> _WHAT IS REQUIRED_
Copy these lines exactly and nothing else: from the line holding "Spline(*left_in)" to the line holding "before = set(bpy.data.objects)", both lines included.

======== INPUT

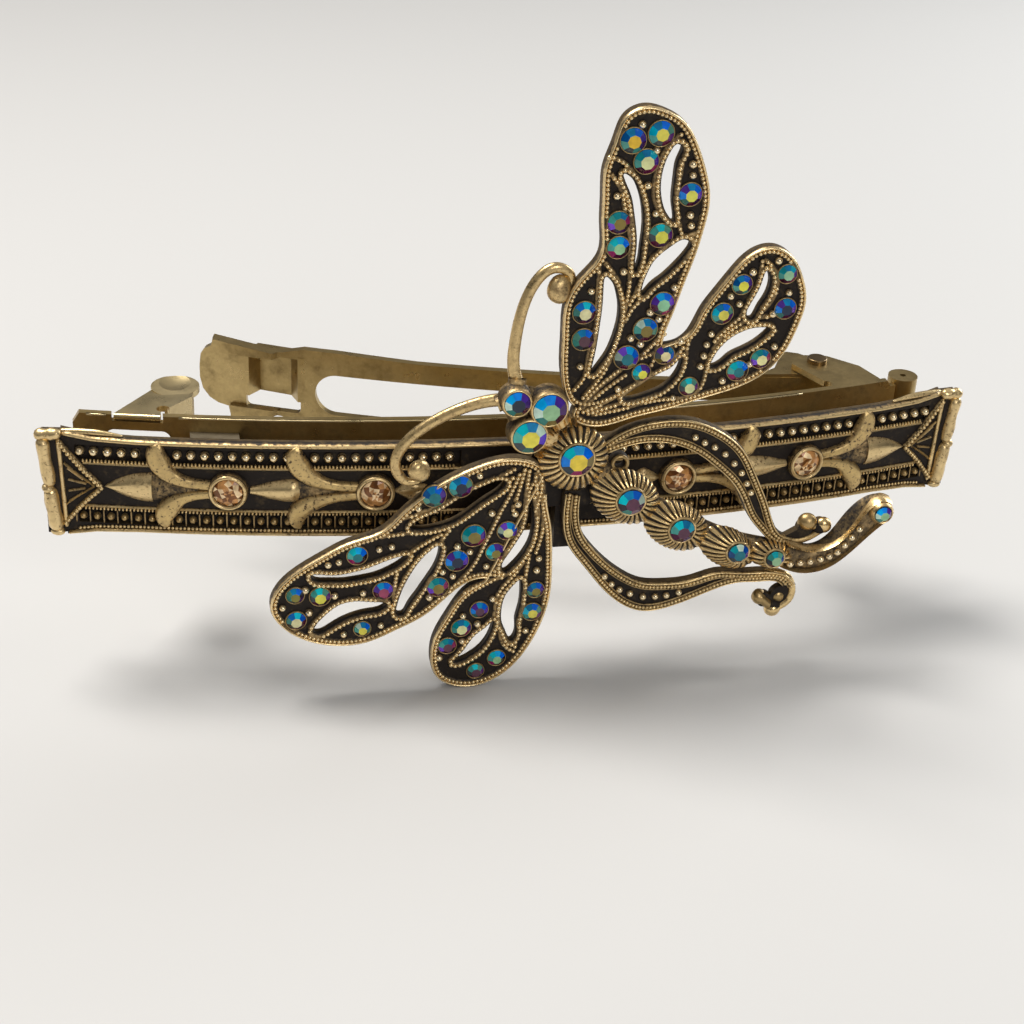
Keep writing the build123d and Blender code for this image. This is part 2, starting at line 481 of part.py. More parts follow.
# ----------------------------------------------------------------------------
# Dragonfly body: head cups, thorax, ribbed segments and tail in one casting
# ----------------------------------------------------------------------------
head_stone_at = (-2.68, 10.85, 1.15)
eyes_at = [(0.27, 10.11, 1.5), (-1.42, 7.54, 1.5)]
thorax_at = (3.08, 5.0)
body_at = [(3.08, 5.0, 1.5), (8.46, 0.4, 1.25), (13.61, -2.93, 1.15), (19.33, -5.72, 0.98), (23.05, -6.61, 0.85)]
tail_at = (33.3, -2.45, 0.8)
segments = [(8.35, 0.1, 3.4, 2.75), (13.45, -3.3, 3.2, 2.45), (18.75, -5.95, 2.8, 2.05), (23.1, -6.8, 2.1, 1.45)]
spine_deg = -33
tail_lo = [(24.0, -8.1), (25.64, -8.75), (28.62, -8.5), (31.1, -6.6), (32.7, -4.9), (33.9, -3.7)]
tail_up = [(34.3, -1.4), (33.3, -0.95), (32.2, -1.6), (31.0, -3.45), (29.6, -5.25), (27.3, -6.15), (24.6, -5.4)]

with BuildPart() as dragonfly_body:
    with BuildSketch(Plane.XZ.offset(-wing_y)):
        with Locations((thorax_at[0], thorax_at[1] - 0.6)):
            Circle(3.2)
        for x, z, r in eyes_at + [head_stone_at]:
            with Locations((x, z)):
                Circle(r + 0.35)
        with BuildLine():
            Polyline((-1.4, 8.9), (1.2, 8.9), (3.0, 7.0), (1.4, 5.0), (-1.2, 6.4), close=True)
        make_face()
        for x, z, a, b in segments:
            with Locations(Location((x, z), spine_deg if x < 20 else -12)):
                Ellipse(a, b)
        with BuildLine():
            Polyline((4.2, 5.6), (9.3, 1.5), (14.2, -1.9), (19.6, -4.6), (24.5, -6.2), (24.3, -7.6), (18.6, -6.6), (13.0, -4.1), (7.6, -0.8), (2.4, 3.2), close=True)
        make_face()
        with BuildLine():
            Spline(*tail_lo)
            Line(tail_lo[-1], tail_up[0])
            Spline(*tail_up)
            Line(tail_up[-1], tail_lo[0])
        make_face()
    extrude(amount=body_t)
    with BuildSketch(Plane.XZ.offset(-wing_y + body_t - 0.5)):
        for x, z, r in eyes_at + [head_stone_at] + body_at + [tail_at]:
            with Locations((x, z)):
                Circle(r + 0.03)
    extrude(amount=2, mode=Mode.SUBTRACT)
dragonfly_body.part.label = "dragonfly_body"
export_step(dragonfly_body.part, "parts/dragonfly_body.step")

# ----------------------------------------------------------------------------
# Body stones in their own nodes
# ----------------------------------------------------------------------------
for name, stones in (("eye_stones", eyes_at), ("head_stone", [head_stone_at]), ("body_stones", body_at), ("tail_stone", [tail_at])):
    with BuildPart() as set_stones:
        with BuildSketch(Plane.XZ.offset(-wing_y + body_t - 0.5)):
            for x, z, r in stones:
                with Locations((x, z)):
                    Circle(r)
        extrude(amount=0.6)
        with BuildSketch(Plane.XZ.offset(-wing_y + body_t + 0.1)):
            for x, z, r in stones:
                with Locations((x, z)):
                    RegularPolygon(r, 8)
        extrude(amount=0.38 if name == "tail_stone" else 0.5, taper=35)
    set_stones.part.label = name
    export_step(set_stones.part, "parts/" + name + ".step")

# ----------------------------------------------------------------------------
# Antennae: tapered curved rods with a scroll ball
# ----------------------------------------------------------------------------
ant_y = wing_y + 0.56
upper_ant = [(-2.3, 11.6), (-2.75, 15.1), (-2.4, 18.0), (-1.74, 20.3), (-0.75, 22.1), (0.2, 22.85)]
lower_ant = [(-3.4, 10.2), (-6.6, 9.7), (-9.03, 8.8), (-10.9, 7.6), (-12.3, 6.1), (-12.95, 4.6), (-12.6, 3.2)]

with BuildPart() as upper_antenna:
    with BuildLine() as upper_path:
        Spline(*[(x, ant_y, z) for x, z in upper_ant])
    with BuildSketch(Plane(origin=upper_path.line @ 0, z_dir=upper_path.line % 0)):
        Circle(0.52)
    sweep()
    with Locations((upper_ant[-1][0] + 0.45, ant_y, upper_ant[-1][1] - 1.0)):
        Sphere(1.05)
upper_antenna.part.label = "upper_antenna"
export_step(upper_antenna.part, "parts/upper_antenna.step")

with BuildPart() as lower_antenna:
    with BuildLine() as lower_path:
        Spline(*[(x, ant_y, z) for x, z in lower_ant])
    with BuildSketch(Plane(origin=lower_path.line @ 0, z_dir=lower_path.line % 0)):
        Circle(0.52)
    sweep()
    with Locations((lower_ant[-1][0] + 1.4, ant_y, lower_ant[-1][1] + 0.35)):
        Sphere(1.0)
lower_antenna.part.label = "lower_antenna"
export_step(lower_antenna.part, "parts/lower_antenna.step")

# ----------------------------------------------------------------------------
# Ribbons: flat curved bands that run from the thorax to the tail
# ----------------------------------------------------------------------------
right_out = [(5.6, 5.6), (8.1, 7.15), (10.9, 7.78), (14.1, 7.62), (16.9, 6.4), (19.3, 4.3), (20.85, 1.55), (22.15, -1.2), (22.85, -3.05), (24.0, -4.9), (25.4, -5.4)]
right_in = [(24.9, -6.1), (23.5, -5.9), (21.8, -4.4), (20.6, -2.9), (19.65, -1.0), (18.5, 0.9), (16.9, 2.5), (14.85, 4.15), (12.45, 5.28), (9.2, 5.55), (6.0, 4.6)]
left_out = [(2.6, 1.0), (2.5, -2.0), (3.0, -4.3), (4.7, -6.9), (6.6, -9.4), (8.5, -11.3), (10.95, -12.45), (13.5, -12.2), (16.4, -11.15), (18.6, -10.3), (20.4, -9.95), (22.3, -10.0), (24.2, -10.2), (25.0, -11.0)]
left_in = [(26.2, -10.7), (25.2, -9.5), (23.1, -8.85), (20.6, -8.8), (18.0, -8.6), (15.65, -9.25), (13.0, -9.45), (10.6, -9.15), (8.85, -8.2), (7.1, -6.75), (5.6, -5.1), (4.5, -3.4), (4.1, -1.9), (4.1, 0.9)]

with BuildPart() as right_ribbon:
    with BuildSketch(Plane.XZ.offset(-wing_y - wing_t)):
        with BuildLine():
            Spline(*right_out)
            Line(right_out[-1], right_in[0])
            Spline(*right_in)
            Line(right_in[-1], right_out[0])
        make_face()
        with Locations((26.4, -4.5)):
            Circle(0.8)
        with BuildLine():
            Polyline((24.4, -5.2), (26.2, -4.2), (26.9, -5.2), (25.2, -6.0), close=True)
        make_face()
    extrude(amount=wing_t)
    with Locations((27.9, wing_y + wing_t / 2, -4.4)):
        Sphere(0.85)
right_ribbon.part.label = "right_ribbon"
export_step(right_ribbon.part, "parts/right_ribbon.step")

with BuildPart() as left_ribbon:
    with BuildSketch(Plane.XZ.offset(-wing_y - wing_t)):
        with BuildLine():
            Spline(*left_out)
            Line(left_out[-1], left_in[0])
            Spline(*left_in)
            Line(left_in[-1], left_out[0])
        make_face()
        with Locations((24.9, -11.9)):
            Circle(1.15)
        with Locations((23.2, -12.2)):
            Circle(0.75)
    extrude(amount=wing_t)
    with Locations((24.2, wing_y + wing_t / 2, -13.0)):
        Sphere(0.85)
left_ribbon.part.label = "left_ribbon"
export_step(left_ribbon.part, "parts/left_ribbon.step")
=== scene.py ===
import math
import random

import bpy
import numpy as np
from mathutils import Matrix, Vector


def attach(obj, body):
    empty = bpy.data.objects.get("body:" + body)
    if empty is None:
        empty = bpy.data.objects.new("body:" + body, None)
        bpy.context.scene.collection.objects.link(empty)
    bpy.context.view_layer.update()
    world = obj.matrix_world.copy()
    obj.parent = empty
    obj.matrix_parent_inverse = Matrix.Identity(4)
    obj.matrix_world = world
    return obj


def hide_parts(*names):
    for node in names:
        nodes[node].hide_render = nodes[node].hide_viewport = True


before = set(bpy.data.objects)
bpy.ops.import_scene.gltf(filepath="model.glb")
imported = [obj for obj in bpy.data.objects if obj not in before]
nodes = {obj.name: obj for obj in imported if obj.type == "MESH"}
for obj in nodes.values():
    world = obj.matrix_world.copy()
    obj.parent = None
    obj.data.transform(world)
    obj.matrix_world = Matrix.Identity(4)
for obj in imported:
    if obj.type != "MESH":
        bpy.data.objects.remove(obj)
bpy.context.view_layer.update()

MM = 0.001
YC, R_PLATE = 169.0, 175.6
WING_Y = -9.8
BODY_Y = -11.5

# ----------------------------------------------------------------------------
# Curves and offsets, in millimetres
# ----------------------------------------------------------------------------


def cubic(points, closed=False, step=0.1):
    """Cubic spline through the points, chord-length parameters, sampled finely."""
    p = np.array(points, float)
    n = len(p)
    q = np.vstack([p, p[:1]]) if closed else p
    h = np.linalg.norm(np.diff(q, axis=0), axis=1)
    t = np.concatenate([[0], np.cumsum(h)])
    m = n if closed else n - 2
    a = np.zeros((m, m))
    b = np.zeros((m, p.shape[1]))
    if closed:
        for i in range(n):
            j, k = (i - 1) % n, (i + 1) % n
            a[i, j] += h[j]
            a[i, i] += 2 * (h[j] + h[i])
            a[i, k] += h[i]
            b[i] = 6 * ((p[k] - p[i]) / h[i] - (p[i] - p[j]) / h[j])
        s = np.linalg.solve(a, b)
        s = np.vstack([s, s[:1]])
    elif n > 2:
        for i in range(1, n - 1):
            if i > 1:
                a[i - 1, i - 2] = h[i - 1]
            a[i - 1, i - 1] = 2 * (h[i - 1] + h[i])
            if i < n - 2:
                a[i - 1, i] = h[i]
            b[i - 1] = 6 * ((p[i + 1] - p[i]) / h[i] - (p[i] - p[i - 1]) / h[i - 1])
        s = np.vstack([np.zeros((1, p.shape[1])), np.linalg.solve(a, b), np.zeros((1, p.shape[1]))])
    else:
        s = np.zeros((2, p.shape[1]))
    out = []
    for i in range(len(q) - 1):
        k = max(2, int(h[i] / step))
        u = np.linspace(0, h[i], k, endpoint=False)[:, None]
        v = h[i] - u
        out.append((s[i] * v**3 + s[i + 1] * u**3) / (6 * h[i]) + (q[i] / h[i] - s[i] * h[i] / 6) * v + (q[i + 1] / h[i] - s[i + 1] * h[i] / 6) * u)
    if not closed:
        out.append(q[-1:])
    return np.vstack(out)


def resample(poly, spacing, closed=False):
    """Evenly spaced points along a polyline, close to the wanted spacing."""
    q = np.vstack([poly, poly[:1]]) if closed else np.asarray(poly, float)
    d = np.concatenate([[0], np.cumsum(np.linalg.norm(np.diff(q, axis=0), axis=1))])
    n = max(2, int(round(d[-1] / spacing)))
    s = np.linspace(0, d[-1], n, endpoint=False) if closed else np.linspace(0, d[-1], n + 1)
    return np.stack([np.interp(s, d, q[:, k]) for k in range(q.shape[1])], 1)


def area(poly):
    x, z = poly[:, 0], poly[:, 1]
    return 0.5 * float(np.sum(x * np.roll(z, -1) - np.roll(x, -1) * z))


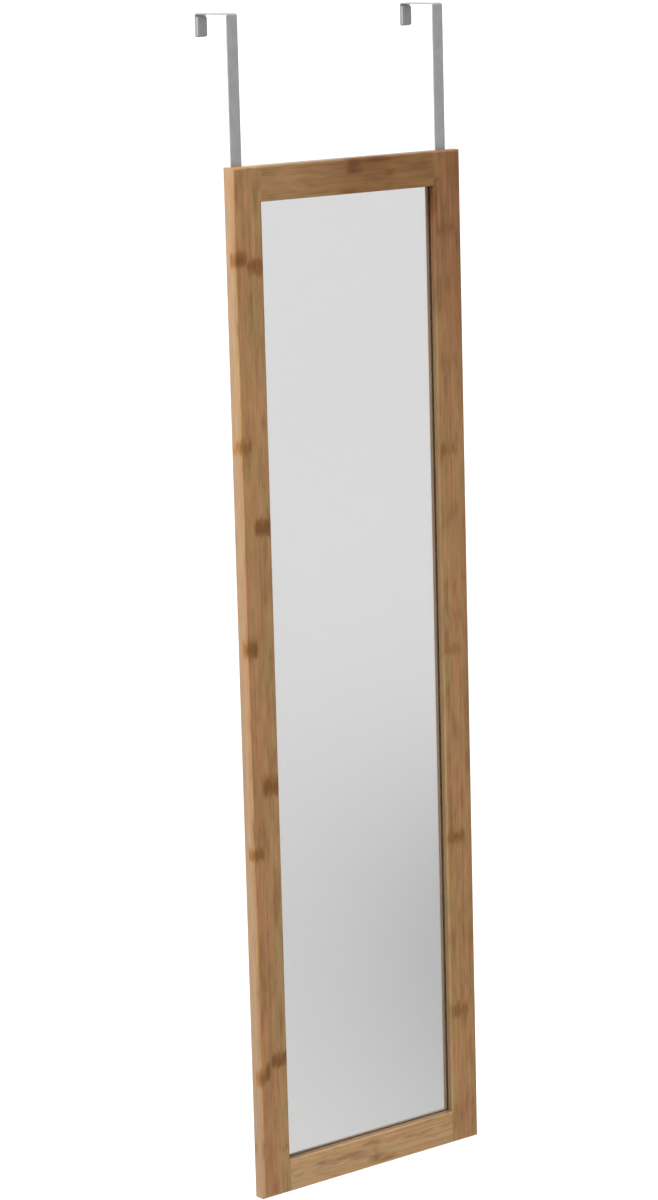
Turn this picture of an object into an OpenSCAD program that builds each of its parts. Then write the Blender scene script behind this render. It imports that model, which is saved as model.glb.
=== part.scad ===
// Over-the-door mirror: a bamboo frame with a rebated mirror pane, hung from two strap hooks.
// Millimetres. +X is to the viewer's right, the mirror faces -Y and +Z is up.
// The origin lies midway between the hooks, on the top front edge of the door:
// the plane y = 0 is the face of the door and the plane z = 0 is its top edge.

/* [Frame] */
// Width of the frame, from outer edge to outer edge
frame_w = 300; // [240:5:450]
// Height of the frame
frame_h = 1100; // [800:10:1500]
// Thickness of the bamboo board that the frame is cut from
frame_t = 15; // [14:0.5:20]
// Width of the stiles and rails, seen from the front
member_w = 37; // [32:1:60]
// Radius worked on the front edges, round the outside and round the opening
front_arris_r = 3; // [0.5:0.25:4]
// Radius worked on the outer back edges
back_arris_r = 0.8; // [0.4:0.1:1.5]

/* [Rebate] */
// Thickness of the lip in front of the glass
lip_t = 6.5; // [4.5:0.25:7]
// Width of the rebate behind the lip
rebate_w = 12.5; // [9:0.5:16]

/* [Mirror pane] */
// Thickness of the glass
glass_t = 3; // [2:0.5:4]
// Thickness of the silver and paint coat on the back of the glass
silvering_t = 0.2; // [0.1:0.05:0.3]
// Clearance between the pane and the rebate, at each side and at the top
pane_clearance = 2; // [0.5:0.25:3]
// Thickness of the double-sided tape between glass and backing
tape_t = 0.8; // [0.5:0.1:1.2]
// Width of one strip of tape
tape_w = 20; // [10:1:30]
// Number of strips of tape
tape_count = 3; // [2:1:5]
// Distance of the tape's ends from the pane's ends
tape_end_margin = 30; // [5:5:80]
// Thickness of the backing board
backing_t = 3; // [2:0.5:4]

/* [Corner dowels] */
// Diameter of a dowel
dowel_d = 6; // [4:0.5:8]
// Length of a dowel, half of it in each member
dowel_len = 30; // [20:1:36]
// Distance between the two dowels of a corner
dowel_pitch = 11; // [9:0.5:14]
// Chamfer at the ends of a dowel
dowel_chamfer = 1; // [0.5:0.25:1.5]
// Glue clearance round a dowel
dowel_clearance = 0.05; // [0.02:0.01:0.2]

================

> _SOLUTION TO THIS TASK_
            Spline(*left_in)
            Line(left_in[-1], left_out[0])
        make_face()
        with Locations((24.9, -11.9)):
            Circle(1.15)
        with Locations((23.2, -12.2)):
            Circle(0.75)
    extrude(amount=wing_t)
    with Locations((24.2, wing_y + wing_t / 2, -13.0)):
        Sphere(0.85)
left_ribbon.part.label = "left_ribbon"
export_step(left_ribbon.part, "parts/left_ribbon.step")
=== scene.py ===
import math
import random

import bpy
import numpy as np
from mathutils import Matrix, Vector


def attach(obj, body):
    empty = bpy.data.objects.get("body:" + body)
    if empty is None:
        empty = bpy.data.objects.new("body:" + body, None)
        bpy.context.scene.collection.objects.link(empty)
    bpy.context.view_layer.update()
    world = obj.matrix_world.copy()
    obj.parent = empty
    obj.matrix_parent_inverse = Matrix.Identity(4)
    obj.matrix_world = world
    return obj


def hide_parts(*names):
    for node in names:
        nodes[node].hide_render = nodes[node].hide_viewport = True


before = set(bpy.data.objects)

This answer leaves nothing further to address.